An Ensemble of Three Classifiers for KDD
Cup 2009: Expanded Linear Model, Heterogeneous Boosting, and
Selective Naive Bayes
Hung-Yi Lo, Kai-Wei Chang, Shang-Tse Chen,
Tsung-Hsien Chiang, Chun- Sung Ferng, Cho-Jui Hsieh, Yi-Kuang
Ko, Tsung-Ting Kuo, Hung-Che Lai, Ken-Yi Lin, Chia-Hsuan Wang,
Hsiang-Fu Yu, Chih-Jen Lin, Hsuan-Tien Lin and Shou-de Lin
; JMLR W & CP 7:57-64, 2009.
Abstract
This paper describes our ensemble of three
classifiers for the KDD Cup 2009 challenge. First, we transform
the three binary classification tasks into a joint multi-class
classification problem, and solve an l1-regularized maximum
entropy model under the LIBLINEAR framework.

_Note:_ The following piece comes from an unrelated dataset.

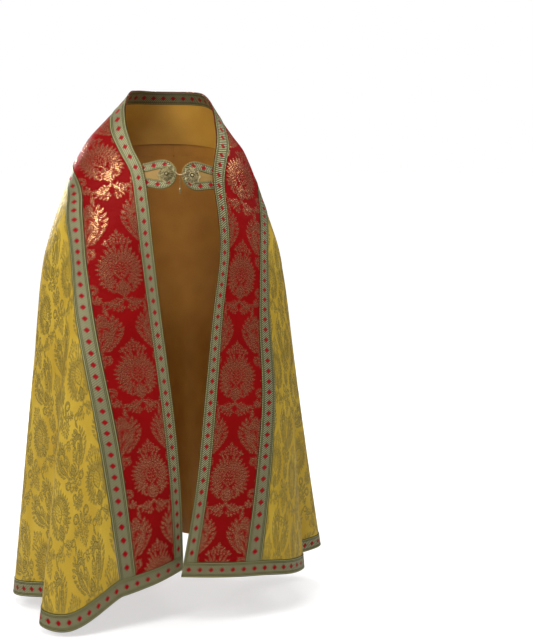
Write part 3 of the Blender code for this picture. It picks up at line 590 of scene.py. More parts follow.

Second, we propose
a heterogeneous base learner, which is capable of handling
different types of features and missing values, and use
AdaBoost to improve the base learner. Finally, we adopt a
selective naïve Bayes classifier that automatically groups
categorical features and discretizes numerical ones. The
parameters are tuned using crossvalidation results rather than
the 10% test results on the competition website. Based on the
observation that the three positive labels are exclusive, we
conduct a post-processing step using the linear SVM to jointly
adjust the prediction scores of each classifier on the three
tasks. Then, we average these prediction scores with careful
validation to get the final outputs. Our final average AUC on
the whole test set is 0.8461, which ranks third place in the
slow track of KDD Cup 2009.